And there’s the designated and restricted budget which, as it sounds, has limits on how that money can be spent.
“If we get a contract from the Department of Defense to work on a computer program for them, we can’t use that to buy light bulbs and floor wax for the College of Journalism,” Gold said.
It’s those restricted and designated funds that largely cover the administrative costs that have ballooned in the past quarter century, Barnes said.
Most of the money that pays for faculty comes from the state-aided budget.
“When we look at just the state-aided funds, that support for faculty and administration has remained very constant,” Barnes said. “With the other funds … that’s where it might look a little bit odd in comparison to growth in the spending on faculty salaries.”
NU’s faculty spending from just the state-aided budget did double in 25 years. But at the same time, administrative and professional spending in that same state-aided budget skyrocketed by 158%.

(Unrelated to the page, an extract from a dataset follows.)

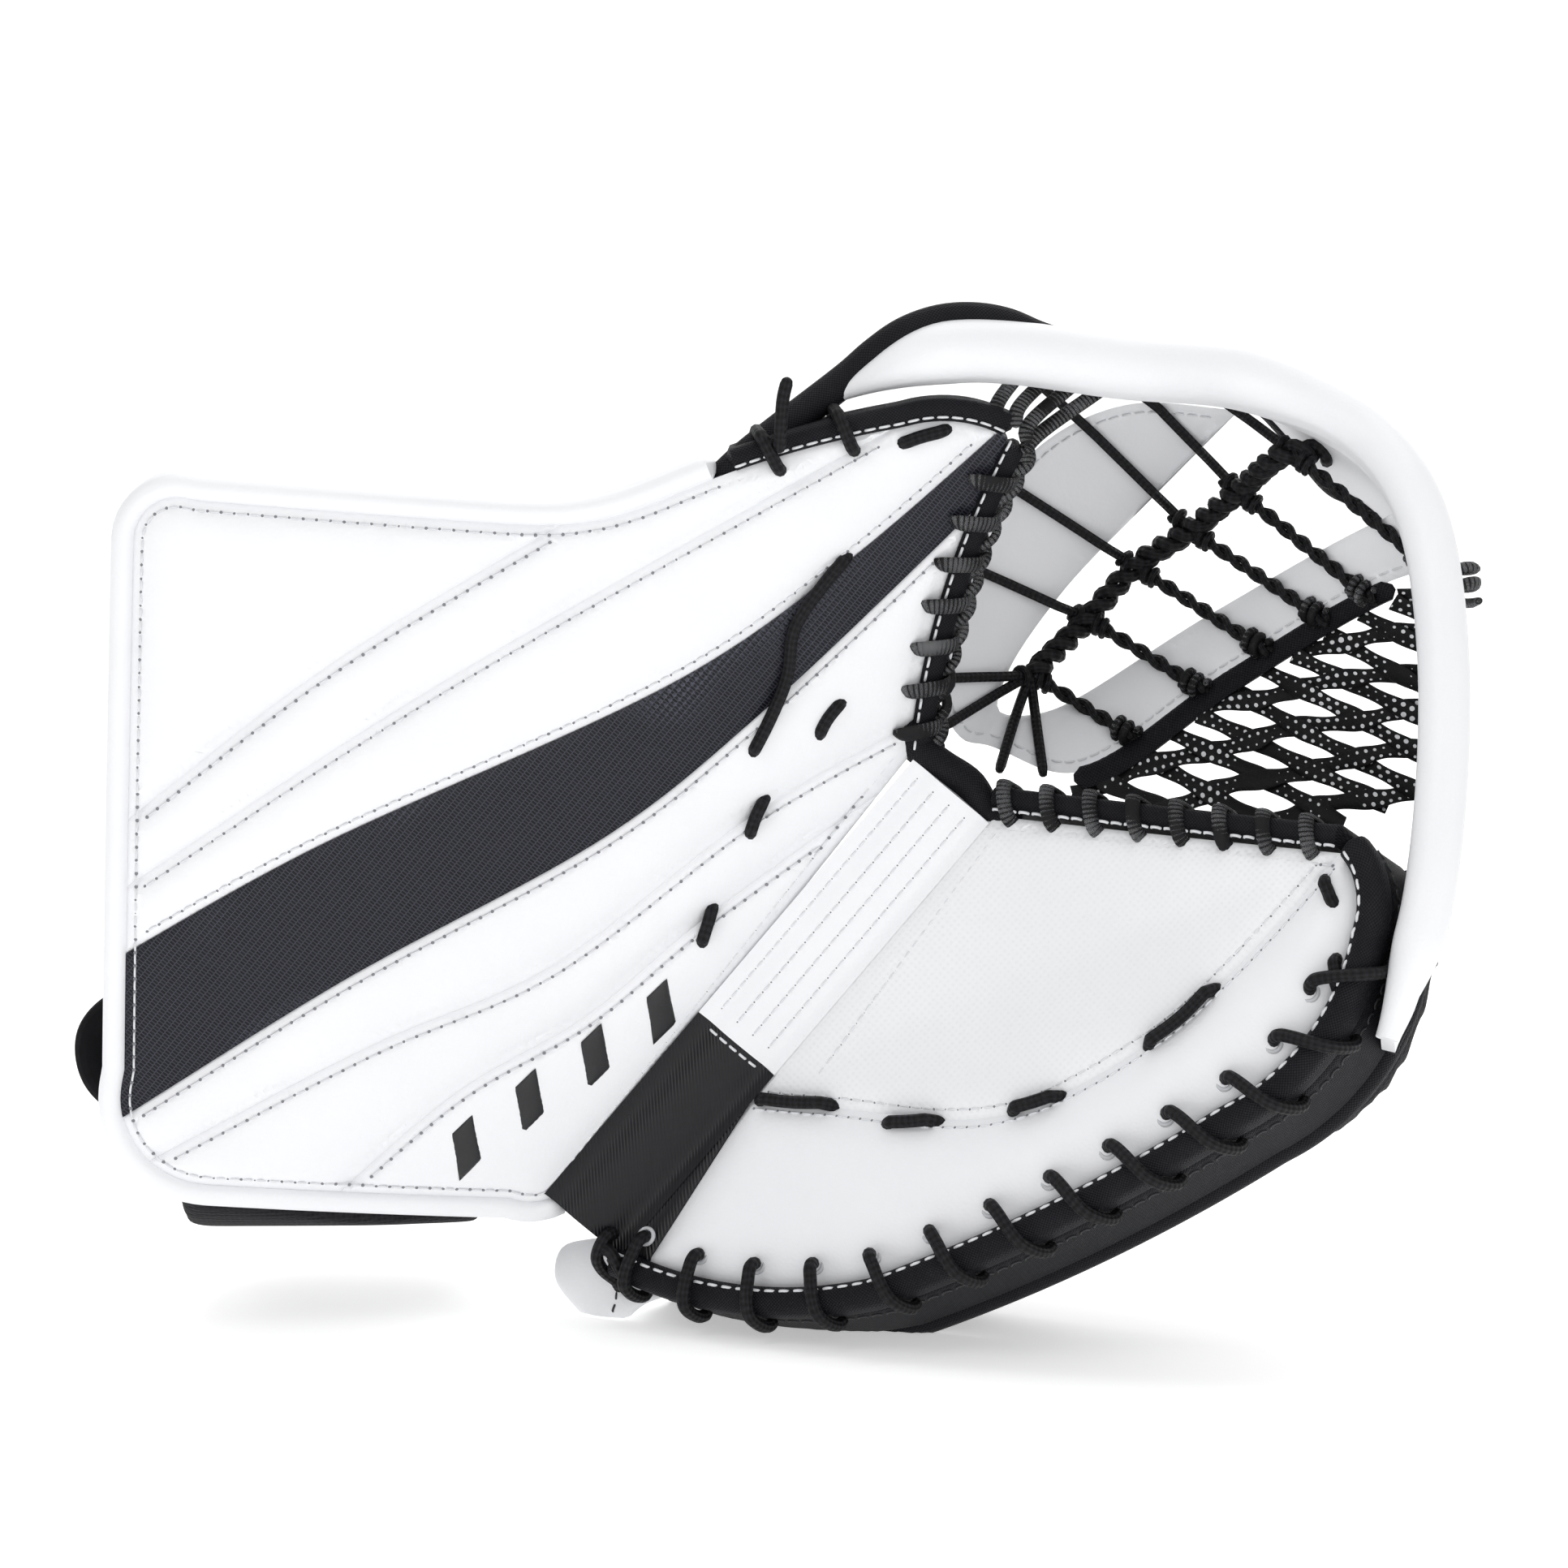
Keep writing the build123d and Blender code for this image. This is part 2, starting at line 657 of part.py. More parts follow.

There’s nothing stopping universities from rerouting surplus money from things like housing and athletics into academics, but it’s rarely a meaningful amount, Kelchen said. And it wouldn’t be a reliable flow of money year to year, meaning the university would still need to address its structural deficit, Barnes said.

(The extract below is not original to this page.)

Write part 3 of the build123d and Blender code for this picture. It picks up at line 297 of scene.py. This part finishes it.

Cuts to administrative and managerial jobs would mean cutting into the revenue those jobs bring in, Barnes said. And cutting to a point of inefficiency would make it hard to do things like process the research contracts and federal grants that have become a large chunk of university revenue, Gold said.
“I’m not saying we’re there, but we’re getting precariously close to being there,” Gold said. “We get asked all the time, ‘Why can’t you just cut more?’ Well, if we can’t process these requests, that will hurt us even more.”